When Gastev wrote that “[e]lectricity, electrical engineering, electrical industry” was the “most advanced industrial force” that “fatally requires a new person”, he was describing precisely a proletarian that was aligned with the machine. The paradox of his position was that this alliance was taken up in the wake of a revolution, and not prior to it, and it is within that paradoxical space that his enthusiasm for scientific management techniques, hatched in the laboratories of bourgeois ideologues in faraway America, must be understood. There are, of course, limitations to these thoughts, separated as we are by a near-century of events, many of them profoundly counter-revolutionary in character, others progressive in that they have advanced the scope and scale of productive capacity (consider the historical irony highlighted by Peter Drucker, that yesteryear’s Taylorism was the skeletal base for contemporary industrial automation).
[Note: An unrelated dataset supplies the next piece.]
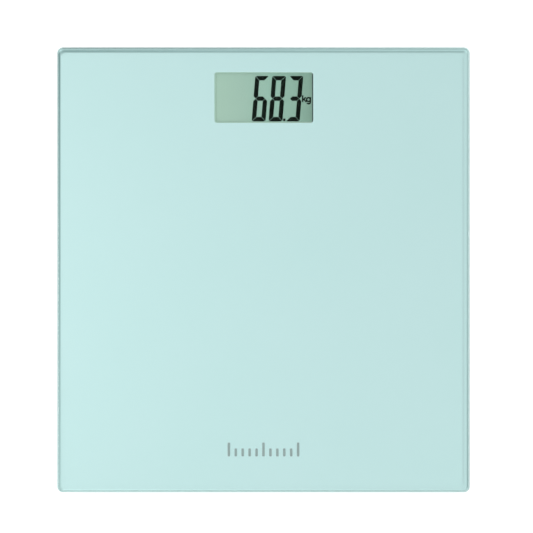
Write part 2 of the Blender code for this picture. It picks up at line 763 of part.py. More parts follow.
def make_battery_bay():
    """The coin cell, its two contacts, and the hinged door that closes its bay."""
    top = BATTERY_BOTTOM + 3.2 * MM
    cell = [
        (0, BATTERY_BOTTOM),
        (BATTERY_RADIUS - 0.4 * MM, BATTERY_BOTTOM),
        (BATTERY_RADIUS, BATTERY_BOTTOM + 0.4 * MM),
        (BATTERY_RADIUS, top - 0.7 * MM),
        (BATTERY_RADIUS - 1.2 * MM, top - 0.4 * MM),
        (BATTERY_RADIUS - 1.4 * MM, top),
        (0, top),
    ]
    place("battery", turned(cell), "battery_steel", (0, BATTERY_Y, 0))

    leaf_low = top + 0.5 * MM
    leaf = slab(2.5 * MM, (64 * MM, 90 * MM), (leaf_low, leaf_low + 0.3 * MM))
    dimple_ys = (BATTERY_Y - 2 * MM, BATTERY_Y + 2 * MM)
    dimple = slab(1.6 * MM, dimple_ys, (top + LAYER_GAP, leaf_low + 0.1 * MM))
    place("battery_contact_minus", shaped(leaf, joins=[dimple]), "spring_steel")
    side = BATTERY_RADIUS + 0.4 * MM
    plus_outline = [
        (side, 7.2 * MM),
        (side + 0.4 * MM, 7.2 * MM),
        (side + 0.4 * MM, 11.7 * MM),
        (side + 1.3 * MM, 11.7 * MM),
        (side + 1.3 * MM, 12.1 * MM),
        (side, 12.1 * MM),
    ]
    plus = side_prism(plus_outline, BATTERY_Y - 4.5 * MM, BATTERY_Y + 4.5 * MM)
    place("battery_contact_plus", plus, "spring_steel")

    make_battery_door()


def make_battery_door():
    """The door, drawn from its hinge line: its latch end is at -Y and its hooks reach past the line."""
    half = BAY_HALF_WIDTH - CLEARANCE
    length = DOOR_OPENING_BACK - BAY_FRONT - 2 * CLEARANCE
    plate = block((-half, -length, 0), (half, 0, DOOR_THICKNESS))
    web = 1.2 * MM
    lip_bottom = HOUSING_WALL + 0.4 * MM
    lip_top = lip_bottom + 1.2 * MM
    inset = 0.2 * MM
    hook_outline = [
        (-web - inset, DOOR_THICKNESS / 2),
        (-inset, DOOR_THICKNESS / 2),
        (-inset, lip_bottom),
        (1.6 * MM, lip_bottom),
        (1.6 * MM, lip_top),
        (-web - inset, lip_top),
    ]
    hooks = []
    for x in (-7.5 * MM, 7.5 * MM):
        # side_prism runs along Y, so the hook is turned to run along X.
        hook = side_prism(hook_outline, -1.5 * MM, 1.5 * MM)
        hooks.append(moved(hook, x, 0, math.pi / 2))
    slot_ys = (-length - MM, -length + 8 * MM)
    slots = [slab(0.4 * MM, slot_ys, (-MM, lip_top), x) for x in (-4 * MM, 4 * MM)]
    hinge = linked("door_hinge_axis", None)
    hinge.location = (0, DOOR_OPENING_BACK - CLEARANCE, HOUSING_BOTTOM)
    place("battery_door", shaped(plate, joins=hooks, cuts=slots), "white_plastic", parent=hinge)


clear_scene()
make_platform()
make_feet()
make_cable_covers()
make_display_housing()
make_display()
make_circuit_board()
make_board_parts()
make_unit_button()
make_battery_bay()
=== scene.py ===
"""Looks for the glass bathroom scale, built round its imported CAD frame."""

import math

import bmesh
import bpy
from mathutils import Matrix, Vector


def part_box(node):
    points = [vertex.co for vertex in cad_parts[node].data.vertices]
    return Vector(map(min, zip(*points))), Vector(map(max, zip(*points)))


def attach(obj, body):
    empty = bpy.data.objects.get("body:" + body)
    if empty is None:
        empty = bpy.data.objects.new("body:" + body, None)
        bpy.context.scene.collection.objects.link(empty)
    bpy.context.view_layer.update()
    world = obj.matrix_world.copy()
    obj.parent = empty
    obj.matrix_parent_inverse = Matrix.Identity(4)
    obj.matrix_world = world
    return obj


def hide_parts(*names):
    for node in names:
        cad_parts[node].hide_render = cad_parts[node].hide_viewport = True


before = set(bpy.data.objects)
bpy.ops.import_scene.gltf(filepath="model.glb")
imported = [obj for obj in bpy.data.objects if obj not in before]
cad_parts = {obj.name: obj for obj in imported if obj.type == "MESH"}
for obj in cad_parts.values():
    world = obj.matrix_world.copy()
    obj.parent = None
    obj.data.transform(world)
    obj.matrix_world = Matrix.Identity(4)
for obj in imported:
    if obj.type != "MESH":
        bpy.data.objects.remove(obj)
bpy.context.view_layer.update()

MM = 0.001
UP = Vector((0, 0, 1))
PLATFORM = "platform_body"
BUTTON = "unit_button_body"
DOOR = "battery_door_body"
CORNERS = [(f"{end}_{side}", side_x, side_y) for end, side_y in (("front", -1), ("back", 1))
           for side, side_x in (("left", -1), ("right", 1))]


def middle(node):
    """The middle of a CAD node, seen from above, to a thousandth of a millimetre."""
    low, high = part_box(node)
    return round((low.x + high.x) / 2, 6), round((low.y + high.y) / 2, 6)


glass_low, glass_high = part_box("glass_platform")
print_low, print_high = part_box("colour_print")
HALF_X = glass_high.x
HALF_Y = glass_high.y
LCD_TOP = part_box("lcd_front_glass")[1].z
FILM_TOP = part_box("front_polariser")[1].z
HOUSING_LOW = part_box("display_housing")[0].z
BUTTON_PLACE = middle("unit_button")
BATTERY_PLACE = middle("battery")

WINDOW_HALF_X = 33.55 * MM
WINDOW_HALF_Y = 17.2 * MM
WINDOW_RADIUS = 1.8 * MM
WINDOW_PLACE = (0.2 * MM, 117.0 * MM)

# ---------------------------------------------------------------- meshes

CORNER_STEPS = 10
OUTLINE_POINTS = 4 * (CORNER_STEPS + 1)
EVEN_SHADING = ("WEIGHTED_NORMAL", {"keep_sharp": True})
# Vertices nearer than this are one, and faces that meet at less than this angle are one.
SAME_PLACE = 0.002 * MM
SAME_PLANE = math.radians(0.5)
BEVEL_ANGLE = math.radians(32)


def link(name, data, replaces=(), body=PLATFORM):
    """Adds a piece that rides on a body and may stand for CAD nodes."""
    made = bpy.data.objects.new(name, data)
    bpy.context.scene.collection.objects.link(made)
    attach(made, body)
    if replaces:
        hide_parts(*replaces)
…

We’ve passed beyond proto-Fordism to Fordism to post-Fordism and perhaps something beyond, and industrialization has been supplanted by the fangs of de- and post-industrialization. The current moment resembles, more than anything else, a phase of industrial and cultural decadence, as the class struggle is violently ground to dust and any sense of forward progress entropically dissipates into a haze of generality.
Is there a more apt time, then, for a return to the revolutionary enthusiasm and development drive sketched out so briefly here? Not a return in the sense of farcical repetition, but to their spirit: the recognition that history isn’t over, and that a higher stage is still yet to come.